Grown Up Stuff in New Beginnings

  • Oct. 21, 2014, 9:22 p.m.
  • |
  • Public

I’m travelling this week to finish a fixed asset audit for our plants. I’m in Gleason, Tennessee right now, and I’ll travel to Crenshaw, Mississippi tomorrow. I booked my hotels, I rented a car, I planned my audit, coordinated with my contacts, and so forth. I’ve even treated a few of my contacts to lunch.

I had my realization that I’m an adult, now. I thought that switch would flip on when I graduated college. It didn’t. Instead I felt like a kid again. Especially at my first job out of college, everyone was so put together, so professional. They knew so much and so many people relied on them. I felt in over my head, almost like child who everyone presumed was an adult based upon appearances. My unemployment period didn’t do anything to help my self image as an adult. When I was finally able to rejoin the work force, I felt like I had to rebuild myself from scratch. However, just this past week, it occurred to me that I’m a guy people rely on. I’m a person they’ll call when a particular problem needs to be fixed, and they trust I can do it based upon word of mouth.

It’s a surprisingly surreal experience. What’s still a little scary is there are times when I still feel like I’m faking it a bit while others seem to be light years beyond me. Case in point, I have to prepare the report every quarter. Doing so normally takes a couple of days, but this time it took all week. Thankfully, my manager took some of my other responsibilities off my plate that week, so I could focus on it, but I still needed his help fixing some problems at the very end. He was able to do it, but I was a bit discouraged considering he’s been at my company a year less than myself. How can he know so much more when he hasn’t been here as long as I have?
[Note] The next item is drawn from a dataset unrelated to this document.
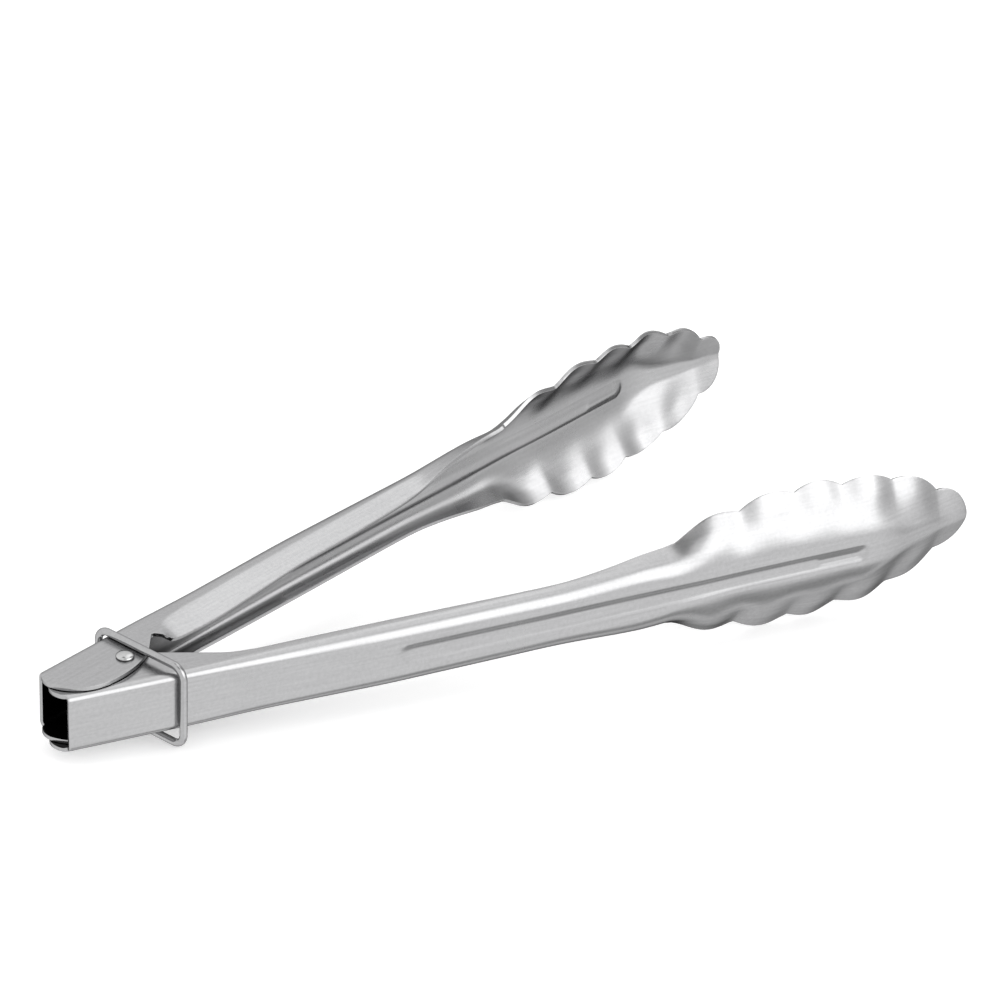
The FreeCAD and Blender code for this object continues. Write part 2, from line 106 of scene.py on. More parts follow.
RIB = (62.0, 183.4)     # ends of the rib, pressed in along the web
RIB_HALF = 2.8
RIB_DEPTH = 0.56
SLOT = (169.0, 181.2)   # narrow slot in the front of the rib
SLOT_HALF = 1.0
SLOT_DEPTH = 0.2
RIB_FLOOR = 0.25        # share of the half width of rib or slot that is flat

# edges of ears and flanges, as s and v
EAR_REAR = [(WEB_REAR, 8.9), (-19.0, 6.8), (-19.5, 4.2)]    # on one arc
EAR_UNDER = [(-19.5, 4.2), (-15.3, -2.45), (-8.5, -4.75)]   # on the next
OUTER_EAR = [(-8.5, -4.75), (-1.2, -4.35), (5.5, -1.95)]
NOTCH = [(5.5, -1.95), (10.9, 2.5), (11.6, 2.5), (13.8, -1.0), (30, -1.0)]
NOTCH_ROUND = 0.7
INNER_EAR = [(-8.5, -4.75), (-3.0, -4.45), (2.0, -3.15)]
EAR_RISE = [(2.0, -3.15), (19.0, 3.7), (23.0, 5.2), (29.0, 5.8)]
EAR_RISE_ROUND = 3.0
STOP_REACH = 8.5        # hinge axis to the flat of the inner ear that meets the other arm's web
DEEP_EDGE = [(13.8, -1.0), (30, -1.0), (40, -0.6), (57, 0.2), (75, 0.3), (93, 1.1), (114, 3.2), (128, 4.15)]
DEEP_START = 24
SHALLOW_EDGE = [(28, 5.8), (45, 5.7), (65, 5.7), (92, 5.9), (106, 5.9), (118, 5.0), (128, 4.2)]
SHALLOW_START = 29
FLANGE_END = 128
BOWL_START = (CUSPS[0][0], 3.95)
EDGE_STEP = 0.5         # points on the blank's edge are no further apart
HOLE_RADIUS = 1.55

# the thumb rest: crease of the facet on the deep flange, its slope, and where it starts and fades
THUMB_CREASE = [
    (13, 1.6), (14, 2.6), (15.5, 4.2), (17.6, 5.2), (24, 6.0), (65, 6.0), (81, 6.2), (99, 6.7), (113, 6.7),
]
THUMB_SLOPE = math.tan(math.radians(18))
THUMB_ROUND = 0.3       # softness of the crease
THUMB_RISE = (12.2, 14.2)
THUMB_FADE = (99.0, 113.0)

REACH = np.linspace(0, 32, 1600)    # trial girths, past the blank's widest


def smooth(stations, s, spread=4.0):
    """Value at s between stations, rounded off over a short run each way."""
    at, values = np.array(stations, float).T
    total = 0.0
    steps = np.linspace(-spread, spread, 9)
    for step in steps:
        total = total + np.interp(s + step, at, values)
    return total / len(steps)


def ease(low, high, x):
    """0 below low, 1 above high, smooth between."""
    x = np.clip((x - low) / (high - low), 0, 1)
    return x * x * (3 - 2 * x)


def section(s):
    """(web, bend radius, bend angle, half width of the flat part) of the section at s."""
    web = smooth(WEB, s, 5.0)
    knee = smooth(KNEE, s)
    bend = smooth(BEND, s)
    turn = np.radians(smooth(TURN, s, 5.0))
    flat = knee - bend * np.tan(turn / 2)
    return web, bend, turn, flat


def folded(s, girth):
    """(v, u, outward v, outward u) of a point of the blank once the arm is bent up."""
    web, bend, turn, flat = section(s)
    reach = np.abs(girth)
    angle = np.clip((reach - flat) / bend, 0, turn)
    beyond = np.maximum(reach - flat - bend * turn, 0)
    u = np.minimum(reach, flat) + bend * np.sin(angle) + beyond * np.cos(turn)
    v = web - bend * (1 - np.cos(angle)) - beyond * np.sin(turn)
    side = np.sign(girth)
    u = u + smooth(SWELL, s) * (side > 0) * np.clip(reach / np.maximum(flat, 1), 0, 1)
    return v, side * u, np.cos(angle), side * np.sin(angle)


def girth_at_v(s, v):
    """Girth at which the bent section has come down to v."""
    return np.interp(-v, -folded(np.full_like(REACH, s), REACH)[0], REACH)


def girth_at_u(s, u, side=-1):
    """Girth at which the bent section has come out to u, on the deep (1) or shallow (-1) side."""
    return np.interp(u, side * folded(np.full_like(REACH, s), side * REACH)[1], REACH)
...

Nonetheless, I’m used to feeling like others are better than I am. What completely took me by surprise was being on the opposite side. I have a coworker, C.S., who my manager asked me to train on some of my responsibilities. My manager wants to eventually transfer some his tasks to me, so he asked me to transfer some of my tasks to C.S. so I’d have room to absorb them. I made notes for C.S., complete with pictures and textboxes pointing out the step by step process for doing this process, and he still struggled to do it. I’m worried it’s ultimately going to be transferred back to me at some point, and I’ll clean up his work to get it back to a manageable condition. I guess I’ll just have to trust that he’ll get the hang of it eventually. I presume that’s what others did regarding me.